**Task to carry out:** Scan the data for "frame" and copy the lines it appears in.

**Collected material:**
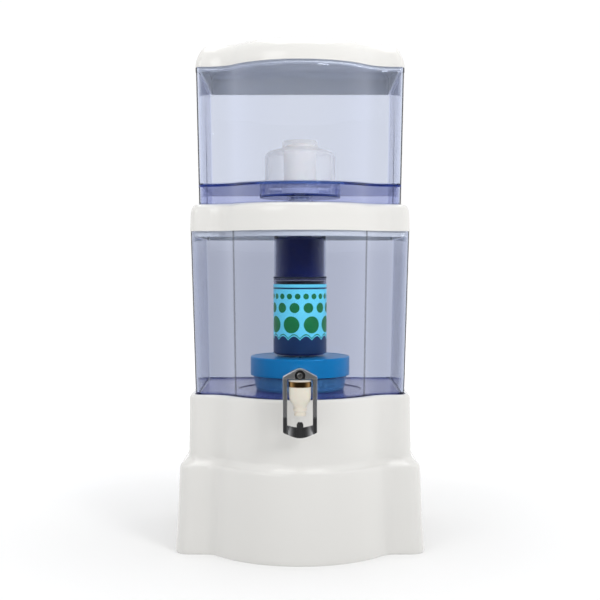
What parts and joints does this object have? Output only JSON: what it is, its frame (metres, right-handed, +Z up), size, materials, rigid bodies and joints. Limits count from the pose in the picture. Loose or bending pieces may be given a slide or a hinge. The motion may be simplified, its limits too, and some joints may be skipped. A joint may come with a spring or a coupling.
{
  "type": "gravity water filter",
  "caption": "Countertop gravity water filter: two stacked clear tanks with a bowed front on a white pedestal, a candle and cartridge inside, and a push-back tap.",
  "frame": {"origin": "middle of the footprint box, on the surface that the pedestal stands on", "axes": "+Z up, the bowed front and the tap face -Y, +X to the right seen from the front"},
  "size_m": [0.3554, 0.3988, 0.73],
  "materials": {
    "white_moulding": "gloss",
    "clear_tank": "clear tinted plastic",
    "blue_clear": "translucent",
    "blue_cap": "satin",
    "stones": "matte",
    "cream_plastic": "satin",
    "white_plastic": "satin",
    "seal_rubber": "matte",
    "bronze_ring": "polished",
    "steel": "satin",
    "chrome_lever": "polished",
    "black_plastic": "satin",
    "ceramic": "matte porous",
    "navy_plastic": "satin",
    "smoky_clear": "translucent",
    "label": "satin print",
    "screen": "felt",
    "carbon": "granular",
    "resin_beads": "granular",
    "mineral_sand": "granular",
    "frosted_clear": "frosted"
  },
  "bodies": {
    "pedestal": {"base_shell": "white_moulding"},
    "lower_tank": {"lower_tank": "clear_tank", "mineral_box_bowl": "blue_clear", "mineral_stones": "stones", "mineral_box_cap": "blue_cap", "tap_body": "cream_plastic", "shank_washer_outer": "seal_rubber", "shank_washer_inner": "seal_rubber", "shank_nut": "cream_plastic", "bonnet_ring": "bronze_ring", "bonnet_cap": "white_plastic", "lever_pin": "steel", "valve_spring": "steel"},
    "lever": {"tap_lever": "chrome_lever", "lever_block": "black_plastic", "lever_washer": "black_plastic", "lever_screw": "steel"},
    "valve": {"valve_stem": "white_plastic", "valve_seal": "seal_rubber"},
    "mid_lid": {"mid_lid": "white_moulding"},
    "upper_tank": {"upper_tank": "clear_tank", "candle_element": "ceramic", "candle_base": "white_plastic", "stem_seal_upper": "seal_rubber", "stem_seal_lower": "seal_rubber", "stem_nut": "white_plastic", "cartridge_cap": "navy_plastic", "cartridge_seal": "seal_rubber", "cartridge_shell": "smoky_clear", "cartridge_label": "label", "media_screens": "screen", "media_carbon": "carbon", "media_resin": "resin_beads", "media_mineral": "mineral_sand", "cartridge_foot": "navy_plastic"},
    "candle_cover": {"candle_cover": "frosted_clear"},
    "upper_lid": {"upper_lid": "white_moulding"}
  },
  "joints": [
    {"name": "lower_tank_lift", "type": "slide", "parent": "pedestal", "child": "lower_tank", "axis": [0, 0, 1], "range_m": [0, 0.12]},
    {"name": "lever_push", "type": "hinge", "parent": "lower_tank", "child": "lever", "pos_m": [0, -0.18854, 0.262], "axis": [1, 0, 0], "range_deg": [0, 11], "stiffness_Nm_per_rad": 0.4, "springref_deg": -8.59},
    {"name": "valve_lift", "type": "slide", "parent": "lower_tank", "child": "valve", "axis": [0, 0, 1], "range_m": [0, 0.0009], "deforming": ["valve_spring"]},
    {"name": "mid_lid_lift", "type": "slide", "parent": "lower_tank", "child": "mid_lid", "axis": [0, 0, 1], "range_m": [0, 0.1]},
    {"name": "upper_tank_lift", "type": "slide", "parent": "mid_lid", "child": "upper_tank", "axis": [0, 0, 1], "range_m": [0, 0.24]},
    {"name": "candle_cover_lift", "type": "slide", "parent": "upper_tank", "child": "candle_cover", "axis": [0, 0, 1], "range_m": [0, 0.085]},
    {"name": "upper_lid_lift", "type": "slide", "parent": "upper_tank", "child": "upper_lid", "axis": [0, 0, 1], "range_m": [0, 0.1]}
  ],
  "couplings": [
    {"joint": "valve_lift", "follows": "lever_push", "m_per_rad": 0.0045}
  ]
}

**Finished task:**
What parts and joints does this object have? Output only JSON: what it is, its frame (metres, right-handed, +Z up), size, materials, rigid bodies and joints. Limits count from the pose in the picture. Loose or bending pieces may be given a slide or a hinge. The motion may be simplified, its limits too, and some joints may be skipped. A joint may come with a spring or a coupling.
  "frame": {"origin": "middle of the footprint box, on the surface that the pedestal stands on", "axes": "+Z up, the bowed front and the tap face -Y, +X to the right seen from the front"},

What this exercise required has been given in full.